South Carolina-based plaintiffs firm Motley Rice has added offices in New Jersey and Philadelphia with new hires.

Litigators Esther Berezofsky, Michael Quirk and Daniel Lapinski have joined the firm as senior counsel in Philadelphia and Cherry Hill, and Sarah Hansel has joined as an associate.

Berezofsky formerly led Berezofsky Law Group, where Quirk was a partner and Hansel was an associate. She just launched the firm about 18 months ago, after splitting with her longtime partners, Gerald Williams and Mark Cuker, in September 2017.

Lapinski was at Woodbridge-based Wilentz, Goldman & Spitzer.

Motley Rice's new offices will operate out of the same space in Philadelphia and Cherry Hill that Berezofsky Law Group had used.

According to Motley Rice co-founder Joe Rice, Berezofsky has been a co-counsel to the firm for many years.

She was in a position to handle some good litigation, some good causes, but needed some depth,” Rice said.

Neither Berezofsky's practice nor Motley Rice's existing practice will change much, he added, other than providing more resources for cases that Berezofsky is bringing over in which she hadn't already been partnering with Motley Rice. 

“This was really borne of the relationships that have developed in the work we have done together,” Berezofsky said. “It really flowed from working together increasingly, working together more on various litigation.”

Berezofsky handles environmental, toxic tort and products liability work. She is currently on the plaintiffs' executive committee for the proposed class in litigation over Flint, Michigan's water crisis, and she is litigating similar cases in Fresno, California.

In addition to those kinds of cases, she also litigates medical drug and device suits. Before she was a practicing lawyer, she was a clinical psychologist who consulted law firms on post-traumatic stress disorder and community trauma, as it relates to chemical disasters.

While her move became official in April, the firm just announced its new office this week.

As the firm was in talks with Berezofsky, it was also courting Lapinski.

Lapinski's move was not coordinated with Berezofsky's, she said, but they have known each other for two decades and worked on litigation together previously. Berezofsky said she and Lapinski actually talked about joining forces about 12 years ago. “Having him join felt like a natural fit as well,” she said.

Lapinski's practice includes pharmaceutical and medical device litigation, and he is currently a member of the plaintiffs' steering committee in the Johnson & Johnson talcum powder multidistrict litigation and the Proton Pump Inhibitor MDL, according to Motley Rice.

With over 90 lawyers, Motley Rice is large by plaintiffs firm standards. It also has offices in Washington, D.C., New York, Missouri, Rhode Island and West Virginia.

Rice said Philadelphia is easy to get to, and fits well within the firm's existing East Coast footprint.

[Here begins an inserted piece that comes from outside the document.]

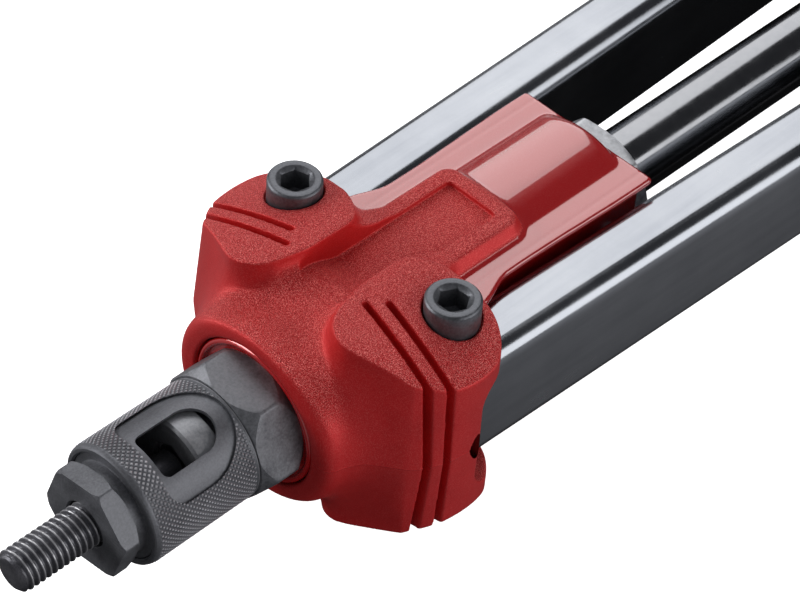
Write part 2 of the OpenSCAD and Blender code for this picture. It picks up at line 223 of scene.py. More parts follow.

“It's an area that MDLs look to. The courts are sophisticated, they understand mass torts practice, they understand environmental practice. It just seemed like a good place to go,” he said.

But whether Motley Rice hires more lawyers in the Philadelphia area depends on how the practice goes, he said. The firm has lawyers in New York and Rhode Island who can get to Philadelphia pretty quickly, he noted, but “if we need people physically there, we'll add people physically there.”

Berezofsky's role in the Flint litigation and the split of her former firm were at the center of a case last year brought by her former partner, Cuker. But an arbitrator ruled in Berezofsky's favor that she was not obligated by a dissolution agreement to include Cuker in the Flint litigation, and a federal judge affirmed that decision in February.

Wilentz Goldman, in an emailed statement on Lapinski's departure, said: “Dan is an accomplished lawyer who served for years as a valued member of our leading mass tort and class action team. We wish him the best.”